Le dieu anthropomorphe et irascible de l’ancien testament, véritable tête de lard que le gnostique Marcion n’hésite pas, l’opposant au dieu des Evangiles, à assimiler à un dieu du mal, n’est guère différent de Zeus et de ses petits copains. Le culte chrétien de la Sainte Vierge dérive de celui d’Isis et les pratiques religieuses des premiers chrétiens ne sont pas si différentes de celles des cultes à mystères tel, à Rome, celui de Mithra. Si la plupart des chrétiens d’aujourd’hui savaient que Jésus-Christ ne devient le fils de Dieu « engendré et non créé », « consubstantiel au Père », pour reprendre les termes du crédo, qu’à la fin du quatrième siècle, par un bricolage d’une métaphysique de l’UN héritée de Plotin et popularisée par Porphyre, ennemi des premiers chrétiens, et surtout par la grâce d’un empereur romain des plus sinistres, ça les défriserait probablement. Et si vous les interrogiez, vous vous rendriez très vite compte de surcroît que la plupart, sans même le savoir, sont enfoncés jusqu’au cou dans l’hérésie d’Arius.

Si vous me disiez, confronté aux questions que tout existant se pose, que l’univers a peut-être un sens, je pourrais à la rigueur l’admettre, mais il serait encore à découvrir, ce sens. Vous me diriez qu’il y a peut-être quelque chose de transcendant au monde. Pourquoi pas, mais à quoi bon s’étriper sur ces sortes de questions, lesquelles sont pour l’instant, et peut-être pour l’éternité, sans réponse. Etant donné l’état des connaissances sur la question, la distance entre ce « quelque chose » que vous appelez Dieu et rien du tout est des plus minces.

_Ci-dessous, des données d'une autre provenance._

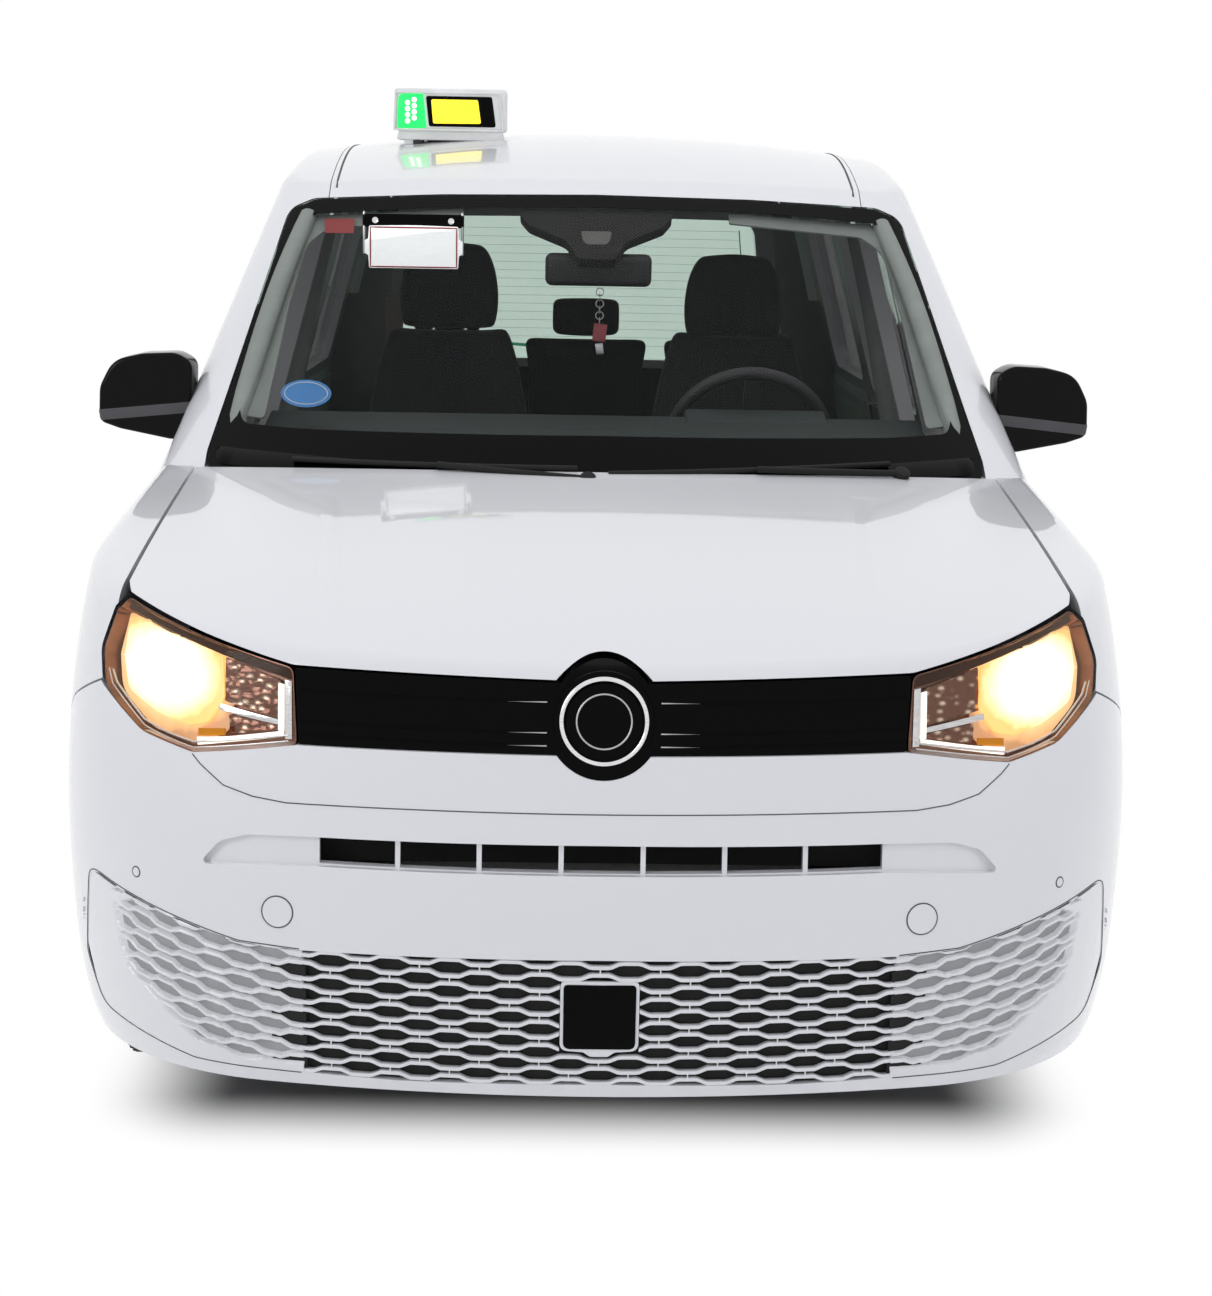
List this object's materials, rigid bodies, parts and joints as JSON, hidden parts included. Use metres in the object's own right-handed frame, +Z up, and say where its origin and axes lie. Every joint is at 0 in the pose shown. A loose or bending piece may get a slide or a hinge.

Je suis bien d’accord avec vous pour dire qu’il n’y a guère de progrès en philosophie. La métaphysique, longtemps méprisée à cause de l’influence du positivisme, est en train de revenir à l’honneur et c’est une bonne chose, mais à la question de savoir pourquoi il y a quelque chose plutôt que rien, je doute qu’on trouve demain la réponse. En attendant, on peut évidemment bavarder, et le pari pascalien que vous évoquez ne peut évidemment pas prétendre à un autre statut que celui du bavardage : à Napoléon qui lui demande quelle est la place de Dieu dans ses travaux, Laplace répond : « Sire, je n’ai pas eu besoin de cette hypothèse ». Le pari pascalien vaut à l’intérieur d’un système de représentation mythologique du monde dans lequel baigne tout le XVIIe siècle, il ne vaut plus rien dès lors qu’on fait abstraction du climat historique.

Force est cependant de constater que les connaissances sur la nature des choses qui nous entourent et les lois qui semblent les gouverner ne cessent de s’accroître et nous permettent d’avoir une compréhension de moins en moins naïve de la complexité du monde. Les prophètes des différentes religions, s’ils s’étaient un peu souciés du bonheur des hommes, au lieu de les induire à se taper sur la gueule, auraient pu leur refiler un certain nombre de trucs pour améliorer leur ordinaire. Les mettre sur la voie, par exemple, des principes de l’électricité, des  lois de la gravitation ou même plus simplement les informer qu’entre la côte ouest de l’Europe et Cipango il y avait un autre très grand continent à instruire au plus vite des bienfaits de la révélation. Apparemment, le Dieu tout puissant qui les inspirait ignorait encore toutes ces choses-là - qu’il avait pourtant créées ! C’est bien fâcheux.